President Putin touches base with his French counterpart Emmanuel Macron every now and then, the two countries being co-chairs (along with the US) of the Minsk Group. Conceivably, Russia remains open to working with the West but safeguarding its interests in the Caucasus. The big question is whether in the present security environment, that is a realistic expectation.     

Meanwhile, the US analysts have been lately highlighting China’s growing involvement in the South Caucasus. In the World Bank’s estimation, since 2005, Chinese trade turnover with Armenia, Azerbaijan and Georgia increased around 2,070 percent, 380 percent and 1,885 percent, respectively. 

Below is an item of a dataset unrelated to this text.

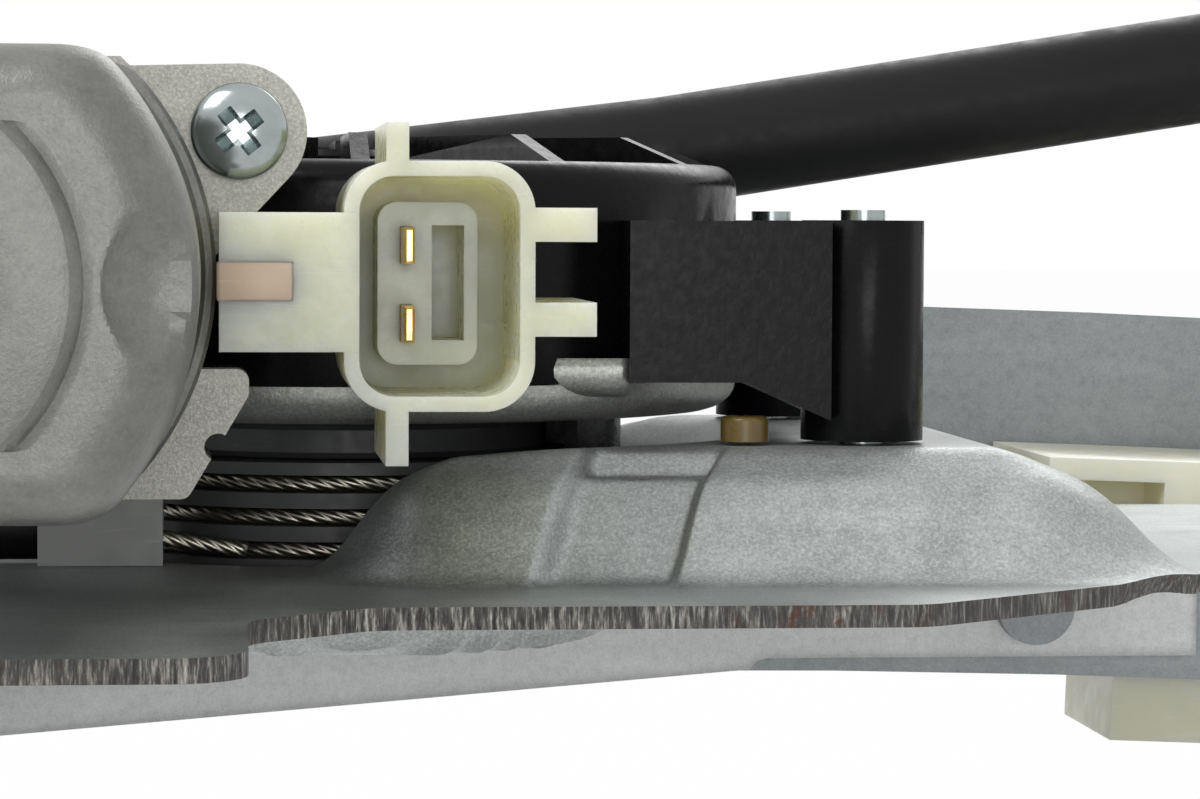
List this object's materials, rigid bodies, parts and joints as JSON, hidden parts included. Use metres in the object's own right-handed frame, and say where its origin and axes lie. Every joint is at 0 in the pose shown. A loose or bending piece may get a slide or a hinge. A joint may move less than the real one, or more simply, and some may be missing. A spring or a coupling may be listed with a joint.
{
  "type": "window regulator",
  "caption": "Power window regulator with a worm-geared motor on a stamped plate, a cable drum, sleeved conduits and a glass carrier on a curved slotted rail.",
  "frame": {"origin": "midway between the holes of the two end feet, in the plane of their mounting faces", "axes": "+X along the rail, +Y across it away from the motor, +Z away from the mounting plane"},
  "size_m": [0.593, 0.1983, 0.1036],
  "materials": {
    "zinc_plate": "satin",
    "can_steel": "satin",
    "bright_steel": "gloss",
    "black_plastic": "satin",
    "black_rubber": "matte",
    "conduit_plastic": "matte",
    "natural_nylon": "satin",
    "white_nylon": "satin",
    "grey_nylon": "matte",
    "amber_plastic": "satin",
    "wire_rope": "satin",
    "brass": "satin",
    "copper": "satin",
    "core_steel": "satin",
    "ferrite": "matte"
  },
  "bodies": {
    "base": {"guide_rail": "zinc_plate", "left_rail_foot": "zinc_plate", "right_rail_foot": "zinc_plate", "foot_rivets": "zinc_plate", "motor_plate": "zinc_plate", "plate_rivets": "zinc_plate", "front_foot": "zinc_plate", "axle_pin": "bright_steel", "gear_housing": "black_plastic", "gear_cover": "zinc_plate", "brush_plate": "zinc_plate", "flange_seal": "black_rubber", "motor_screws": "bright_steel", "housing_screws": "bright_steel", "connector_body": "natural_nylon", "terminals": "brass", "brush_insert": "amber_plastic", "brushes": "ferrite", "amber_bush": "amber_plastic", "motor_can": "can_steel", "rear_bearing": "brass", "magnets": "ferrite", "left_pulley_axle": "bright_steel", "right_pulley_axle": "bright_steel", "rail_cable": "wire_rope", "left_conduit_holder": "grey_nylon", "right_conduit_holder": "grey_nylon", "conduit_sockets": "grey_nylon", "cable_leads": "wire_rope", "right_conduit": "conduit_plastic", "conduit_sleeve": "black_rubber", "left_conduit": "conduit_plastic", "stop_bumpers": "black_rubber"},
    "drum_group": {"worm_wheel": "natural_nylon", "drive_damper": "black_rubber", "drive_hub": "core_steel", "drum": "grey_nylon", "drum_windings": "wire_rope"},
    "armature": {"armature_shaft": "bright_steel", "worm_thread": "bright_steel", "armature_core": "core_steel", "armature_winding": "copper", "commutator": "copper"},
    "carriage": {"carrier": "white_nylon", "cable_nipples": "brass", "carrier_insert": "brass"},
    "left_idler": {"left_pulley": "white_nylon"},
    "right_idler": {"right_pulley": "white_nylon"}
  },
  "joints": [
    {"name": "armature_spin", "type": "hinge", "parent": "base", "child": "armature", "pos_m": [-0.066, -0.12, 0.0707], "axis": [0, 1, 0], "range_deg": [-47645.6, 15675.6]},
    {"name": "carrier_travel", "type": "hinge", "parent": "base", "child": "carriage", "pos_m": [0, 0, -1.4715], "axis": [0, 1, 0], "range_deg": [-10.59, 3.49]},
    {"name": "drum_spin", "type": "hinge", "parent": "base", "child": "drum_group", "pos_m": [-0.03, -0.066, 0.045], "axis": [0, 0, 1], "range_deg": [-768.98, 253.33]},
    {"name": "left_pulley_spin", "type": "hinge", "parent": "base", "child": "left_idler", "pos_m": [-0.25281, -0.00726, 0.01313], "axis": [-0.1679, 0, 0.9858], "range_deg": [-344.29, 1045.45]},
    {"name": "right_pulley_spin", "type": "hinge", "parent": "base", "child": "right_idler", "pos_m": [0.25281, -0.00726, 0.01313], "axis": [0.1679, 0, 0.9858], "range_deg": [-344.29, 1045.45]}
  ],
  "couplings": [
    {"joint": "carrier_travel", "follows": "armature_spin", "ratio": 0.00022223},
    {"joint": "drum_spin", "follows": "armature_spin", "ratio": 0.016129},
    {"joint": "left_pulley_spin", "follows": "armature_spin", "ratio": -0.021932},
    {"joint": "right_pulley_spin", "follows": "armature_spin", "ratio": -0.021932}
  ]
}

Chinese investments are also increasing, given the BRI’s seamless potential to generate business. With the recent completion of the Baku-Tbilisi-Kars railroad, China’s footprint will rise further and such economic presence would eventually translate as political influence. 

The geographical location of the South Caucasus countries makes them viable transit routes for Chinese and European goods. One Chinese scholar even described Azerbaijan recently as a “pivotal country” in the BRI’s China-Central Asia-West Asia Economic Corridor. China is developing a trade route via Kazakhstan that crosses the Caspian from the Kazakh port of Aktau to Baku, which it visualises as a BRI hub. 

For the US, Caucasus is vital turf for lighting fires on Russia periphery, for navigating NATO’s expansion eastward, for establishing itself in the oil-rich Caspian, for controlling one of China’s main trade arteries to the European market, and for curbing Iran’s influence in the region. 

What should worry Washington most is that there is sufficient convergence between Russia and China to keep the Caucasus out of the US geopolitical orbit, especially as NATO is consolidating in the Black Sea region.